Aus dieser Perspektive betrachtet, steht die Zentralität der Rechtfertigung ohne Werke, das Hauptthema der Verkündigung des heiligen Paulus, nicht im Gegensatz zum Glauben, der durch die Liebe wirkt; sie fordert vielmehr, dass sich unser Glaube in einem Leben nach dem Geist ausdrückt. Häufig hat man einen unbegründeten Gegensatz zwischen der Theologie des heiligen Paulus und der des heiligen Jakobus gesehen, der in seinem Brief schreibt: „Denn wie der Körper ohne den Geist tot ist, so ist auch der Glaube tot ohne Werke“ (2, 26). In Wirklichkeit setzt Jakobus den Akzent auf die Folgebeziehungen zwischen dem Glauben und den Werken (vgl. Jak 2, 2–4), während es Paulus vor allem darum geht, zu zeigen, dass der Glaube an Christus notwendig und ausreichend ist. Daher bezeugt sowohl für Paulus als auch für Jakobus der in der Liebe wirkende Glaube das ungeschuldete Geschenk der Rechtfertigung in Christus. Das in Christus empfangene Heil muss „mit Furcht und Zittern“ bewahrt und bezeugt werden, „denn Gott ist es, der in euch das Wollen und das Vollbringen bewirkt, noch über euren guten Willen hinaus. Tut alles ohne Murren und Bedenken... Haltet fest am Wort des Lebens“, wird der heilige Paulus den Christen in Philippi schreiben (vgl. Phil 2, 12–14.16).

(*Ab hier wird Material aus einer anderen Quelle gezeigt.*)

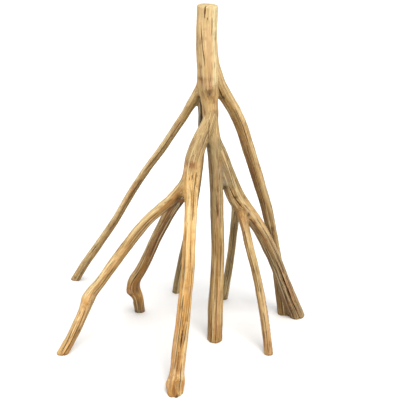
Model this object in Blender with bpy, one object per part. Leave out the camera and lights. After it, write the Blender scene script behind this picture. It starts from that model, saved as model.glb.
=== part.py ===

Häufig neigen wir dazu, denselben Missverständnissen zu unterliegen, die für die Gemeinde in Korinth kennzeichnend waren: Jene Christen dachten, ihnen sei, da sie unbegründet in Christus durch den Glauben gerechtfertigt waren, „alles erlaubt“. Und sie dachten, und häufig scheinen auch die Christen heute so zu denken, dass es erlaubt sei, Spaltungen in der Kirche, im Leib Christi herbeizuführen; die Eucharistie zu feiern, ohne sich um die bedürftigen Brüder zu kümmern; nach den besten Gnadengaben zu streben, ohne sich darüber klar zu sein, gemeinsam Glieder eines Leibes zu sein, und so weiter. Die Folgen eines Glaubens, der sich nicht in der Liebe verkörpert, sind verheerend, da er sich auf reines Ermessen und auf den für uns und unsere Brüder schädlichsten Subjektivismus reduziert. Im Gegenteil, wenn wir dem heiligen Paulus folgen, müssen wir uns erneut der Tatsache bewusst werden, dass wir, gerade weil wir in Christus gerechtfertigt sind, nicht mehr uns selbst gehören, sondern Tempel des Geistes geworden und daher dazu aufgerufen sind, Gott in unserem Leib und durch unser ganzes Dasein zu verherrlichen (vgl. 1 Kor 6, 19). Es würde bedeuten, den unermesslichen Wert der Rechtfertigung zu verschleudern, wenn wir, die wir zu einem teuren Preis durch das Blut Christi erkauft wurden, ihn nicht durch unseren Leib verherrlichten. In Wirklichkeit ist gerade dies unser „vernünftiger“ und gleichzeitig „spiritueller“ Gottesdienst, für den Paulus uns auffordert, uns „selbst als lebendiges und heiliges Opfer darzubringen, das Gott gefällt“ (Röm 12, 1). Welche Verkürzung wäre eine nur an den Herrn gewendete Liturgie, wenn sie nicht gleichzeitig Dienst für die Brüder wäre, ein Glaube, der sich nicht in der Nächstenliebe ausdrücken würde? Und der Apostel konfrontiert seine Gemeinden häufig mit dem jüngsten Gericht, bei dem „wir alle vor dem Richterstuhl Christi offenbar werden müssen, damit jeder seinen Lohn empfängt für das Gute oder Böse, das er im irdischen Leben getan hat (vgl. 2 Kor 5, 10; vgl. auch Röm 2, 16). Dieser Gedanke an das Gericht muss uns in unserem täglichen Leben erleuchten.

Christliche Ethik ergibt sich aus der Freundschaft mit dem Herrn

Wenn die Ethik, die Paulus den Gläubigen vorschlägt, nicht in eine Form von Moralismus absinkt und sich für uns als aktuell erweist, dann deswegen, weil sie jedes Mal immer vom persönlichen und gemeinschaftlichen Verhältnis zu Christus ausgeht, um sich im Leben nach dem Geist zu realisieren. Das ist ganz wesentlich: Die christliche Ethik entsteht nicht aus einem System von Geboten, sondern ist die Folge unserer Freundschaft mit Christus. Diese Freundschaft beeinflusst unser Leben: Wenn es eine wahre Freundschaft ist, verkörpert und realisiert sie sich in der Liebe zum Nächsten. Daher beschränkt sich jeglicher Niedergang der Ethik nicht auf die Privatsphäre, sondern ist gleichzeitig Abwertung des persönlichen und gemeinschaftlichen Glaubens. Daraus geht er hervor und darauf wirkt er auf entscheidende Weise ein. Lassen wir uns also von der Versöhnung ergreifen, die Gott uns in Christus geschenkt hat, von der „wahnsinnigen“ Liebe Gottes zu uns: Nichts und niemand kann uns je von seiner Liebe scheiden (vgl. Röm 8, 39). In dieser Gewissheit leben wir. Diese Gewissheit gibt uns die Kraft, konkret den Glauben zu leben, der in der Liebe wirkt.